PATTERN Cited by 5 sources

Measurement-driven micro-optimization

Intent

Pick the code worth optimizing by production profiling, not by taste; validate each candidate change against a repeatable benchmark; ship; then re-measure in production to confirm the predicted impact. Do nothing that isn't in that loop.

Context

On any large fleet there are thousands of functions and nobody can hand-pick the CPU hot spots. Developer intuition about "what's slow" is almost always wrong:

  • Pleasant-looking one-line helpers can dominate CPU.
  • Asymptotically-correct code can lose to asymptotically- worse code because of cache locality (concepts/small-map-as-sorted-vec).
  • Stdlib / popular-crate structures may be tuned for a different workload shape than yours.

The only way through is measurement all the way down.

Mechanism

Three complementary instruments, in this order:

  1. Production profiling.
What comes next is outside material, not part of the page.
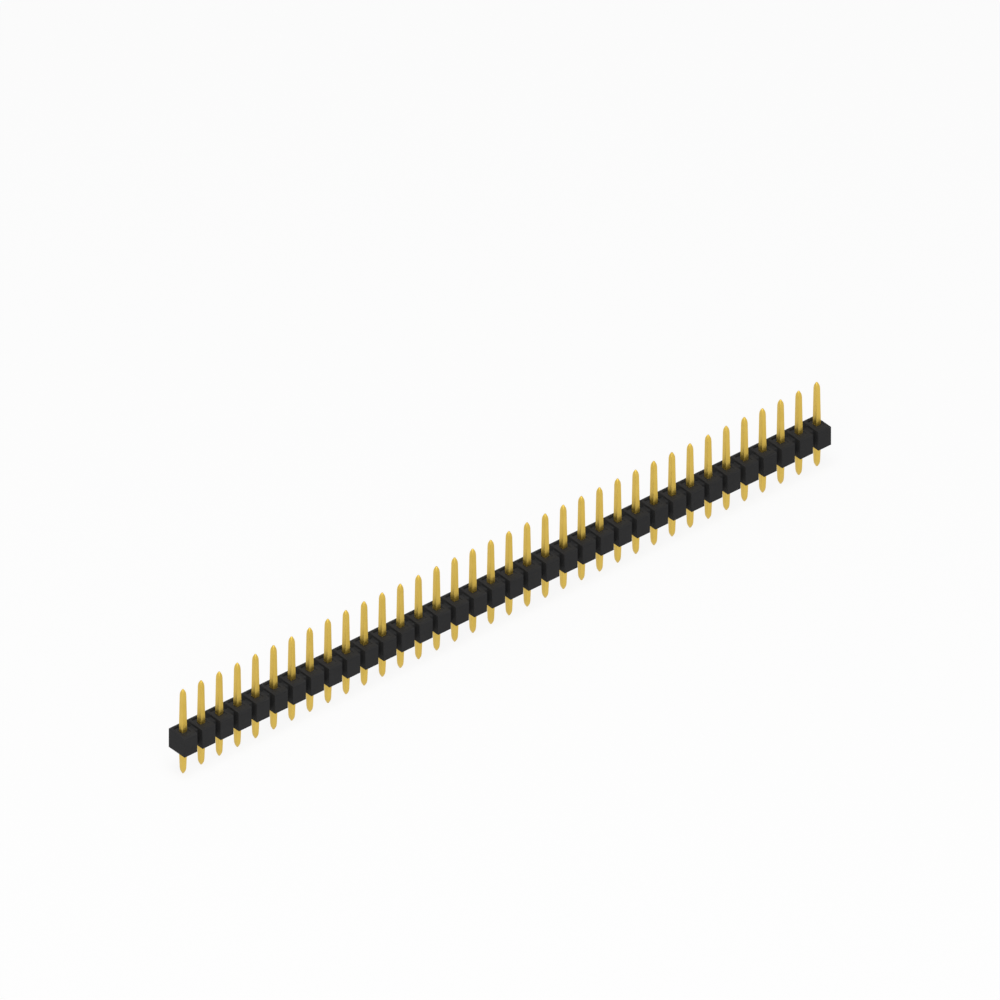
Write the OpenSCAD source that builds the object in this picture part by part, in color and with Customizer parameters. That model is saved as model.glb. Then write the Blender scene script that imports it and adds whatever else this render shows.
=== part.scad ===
// Straight single-row pin header with breakaway blocks
// Millimetres. +X along the row, +Z towards the mating posts,
// origin at the middle of the underside that sits on the board.

/* [Row] */
// Number of pins in the row
pin_count = 36; // [2:1:40]
// Distance from one pin to the next
pitch = 2.54; // [2.3:0.02:3.2]

/* [Housing] */
// Length of one block along the row
block_length = 1.84; // [1.5:0.01:2.2]
// Depth of the housing across the row
block_depth = 2.73; // [2.4:0.01:3.4]
// Height of the housing above the board
block_height = 2.47; // [2:0.01:3.2]
// Chamfer on the top edges of a block, apart from the front one
top_chamfer = 0.06; // [0.02:0.01:0.18]
// Chamfer on the upright edges of a block
upright_chamfer = 0.08; // [0.02:0.01:0.18]
// Small chamfer on the edges that touch the board
bottom_chamfer = 0.03; // [0.01:0.01:0.16]
// Larger chamfer on the top front edge of a block
front_chamfer = 0.25; // [0.16:0.01:0.35]

/* [Breakaway webs] */
// Thickness of the web between two blocks
web_thickness = 1; // [0.8:0.05:1.4]
// Height of the web's underside above the board
web_lift = 0.3; // [0.2:0.05:0.4]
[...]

Stack-trace sampling on real traffic surfaces the functions with meaningful CPU share. Pick a threshold worth engineering time (e.g., 1 % of fleet CPU).
  2. Per-candidate microbench. Write a criterion-style (or custom) benchmark on a workload-realistic input distribution, run every candidate implementation, and compare.
  3. Post-ship production verification. Deploy the winner. Re-sample production. Compute 1.0 - new/old against predicted 1.0 - new-bench/old-bench. If the predicted and measured numbers match within a fraction of a percent, the benchmark is trustworthy — you can use it as a decision substrate for the next optimization.

The loop compounds: each validated win makes the benchmark more trusted, and each trusted benchmark lets you move faster on the next one.

Complementary pattern: scaling CPU-% linearly

Cloudflare's formula for predicting a candidate's production CPU share:

predicted CPU % = current CPU % × (new-bench-time / old-bench-time)

i.e. scale the profiled CPU share by the ratio of bench times. For pingora-origin clear_internal_headers (2024-09-10):

  • Original: 1.71 % CPU.
  • HashMap-based: predicted 1.71 % × 1.53/3.65 = 0.72 %; measured 0.82 %.
  • trie-hard: predicted 1.71 % × 0.93/3.65 = 0.43 %; measured 0.34 %.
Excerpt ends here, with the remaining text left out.